J'ai vu True Grit, des frères Coen, très dispensable, passable remake quoiqu'assez distrayant, jovial et cabotin, du True grit d'Henry Hathaway, que j'ai revu avec grand plaisir le lendemain. C'est loin d'être le meilleur western d'Hathaway, mais il faut considérer que c'est le crépuscule, celui du western, 1969, avec un John Wayne vieux, gras et borgne presqu'au bout de la dernière bobine, comme le western. Beaucoup de charme donc, et de mélancolie. Du coup, je reste chez Hathaway, quelques jours plus tard, avec le formidable Rawhide. Tout naturellement, les fabuleux décors naturels de Lone Pine me donnent envie de revoir la série des westerns de Budd Boetticher avec Randolph Scott. Ce dernier, avec son allure sèche, son visage de pierre, semble être une émanation de Lone Pine. Comme si ce désert pierreux en avait accouché et l'avait livré au monde pour accomplir son œuvre. Ils sont très beaux, ces westerns, très épurés, à la limite parfois de l'abstraction, convenant donc parfaitement aux natures contemplatives, même s'il s'agit également de films d'action menés tambours battants, sans gras, tout en os et tendons. Avec de tels films, on comprend ce qu'est le style, au cinéma. On comprend aussi que pour arriver au style, j'en parle comme s'il s'agissait d'un lieu et peut-être bien après tout qu'il s'agit d'un lieu, ailleurs, il faut déjà maîtriser une certaine grammaire, pour ne plus en être seulement esclave, même si ce n'est pas suffisant. Maîtriser, ce n'est jamais suffisant. (Il faut trouver la porte, ensuite, pour sortir de la maîtrise. S'il n'y en a pas, de porte, il faut en percer une, à coups de pioche, de dynamite, de tête ou de n'importe quoi, pour sortir. Sinon, on est comme l'oisillon prisonnier de sa coquille. Il faut une certaine énergie, pour ne pas crever dans l'œuf.) C'est comme en littérature, il ne suffit pas de savoir écrire, de connaître la grammaire et l'orthographe, pour écrire. Beaucoup de ceux qui font des films aujourd'hui n'ont aucun style, ne connaissent même pas leur grammaire, ne sont peut-être même pas conscients qu'il y en a une. Les frères Coen, par exemple, on peut se demander s'ils n'usent pas simplement d'effets de style, à défaut d'en avoir, des petits trucs de séduction qui font mouche et qui les rendent malins et alors le spectateur aussi se trouve malin et tout le monde est bien content.
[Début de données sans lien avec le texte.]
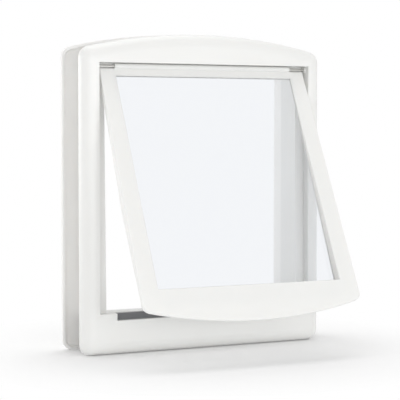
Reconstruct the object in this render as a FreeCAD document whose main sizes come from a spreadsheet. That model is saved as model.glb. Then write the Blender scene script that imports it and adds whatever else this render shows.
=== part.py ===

Dehors, il pleut. Tout est calme, morne, gris. A l'intérieur, il manque quelque chose. Ou quelqu'un. Par ma fenêtre, je ne vois plus le Mont Fuji. Une tache blanche, du coin de l'œil, sur le canapé rouge. J'ai tourné la tête. Un rouleau de sopalin. Un bruit, dans la cuisine. Comme si elle venait de descendre d'une chaise. Ou bien de s'ébrouer. La nuit, je me lève pour aller pisser, à pas feutrés, pour ne pas lui marcher sur la queue. Parce que je lui ai souvent marché sur la queue, au début. Parce qu'elle me suivait, souvent, ou bien partait en éclaireuse. Elle hurlait. J'hurlais. Nous hurlions. Alors, je me suis mis à marcher comme un chat, l'écartant doucement d'un orteil lorsqu'elle était dans mes pattes. Peut-être même à ressentir et penser comme un chat. Être un chat. Combien de fois j'ai déjà tourné la tête aujourd'hui pour voir si elle ne dormait pas sur le fauteuil. Mais si elle n'est pas sur le fauteuil, elle est peut-être sur le lit? Le plus dur, c'est quand je me réveille, la nuit. Car la nuit, dans mes rêves, personne n'est mort et tous les chats sont gris. Ma main tâtonne, dans le noir, sur la couette, cherchant sa douce et chaude fourrure. Longtemps, elle a dormi dans le coin opposé à hauteur de mes pieds. Les derniers mois, elle préférait la tête de lit. Je n'avais qu'à tendre un peu la main. Quand il faisait bien froid, elle se glissait parfois sous la couette, parfois même dans mon creux. J'aimais tellement la regarder ne rien faire. Je pouvais passer des heures à la regarder ne rien faire. Parfois, je la découvrais me regardant ne rien faire. Car on avait la même passion, si on peut appeler ça une passion. Le même goût pour l'inaction. Dans l'inaction, on fusionnait. Être là est bien suffisant. C'est même une sensation tellement... Ne se focaliser sur rien. Ne rien projeter. Seulement être là. Respirer, dans une position confortable, totalement détendu, sentir l'air, les couleurs, chaque chose à sa juste place, là-bas le Mont Fuji, tendre soudain l'oreille à un bruit...

samedi 12 mars 2011

J'ai fait un drôle de rêve, la nuit dernière. J'étais avec des gens, je ne sais plus qui, ils étaient assez nombreux, comme une assemblée, dans une grande salle, des grandes fenêtres entrouvertes. Il faisait assez sombre. A un moment, je ressentais une très légère secousse et leur disais. Ils faisaient cercle autour de moi, m'écoutaient, même s'ils n'avaient pas ressenti eux-mêmes la secousse, religieusement. Il vient d'y avoir un tremblement de terre, je leur disais, je ne sais pas exactement où, très fort, à l'autre bout du monde. Vous n'avez pas senti?... En même temps, j'étais dans l'assemblée, simple spectateur, et ce n'était pas moi qui ressentais la secousse et en faisais part à l'assemblée. C'était un autre. Je était un autre. Plus tard, au petit déjeuner, que j'ai pris vers les midi, j'ai cru que je rêvais encore quand j'ai appris ce qu'il s'était passé au Japon.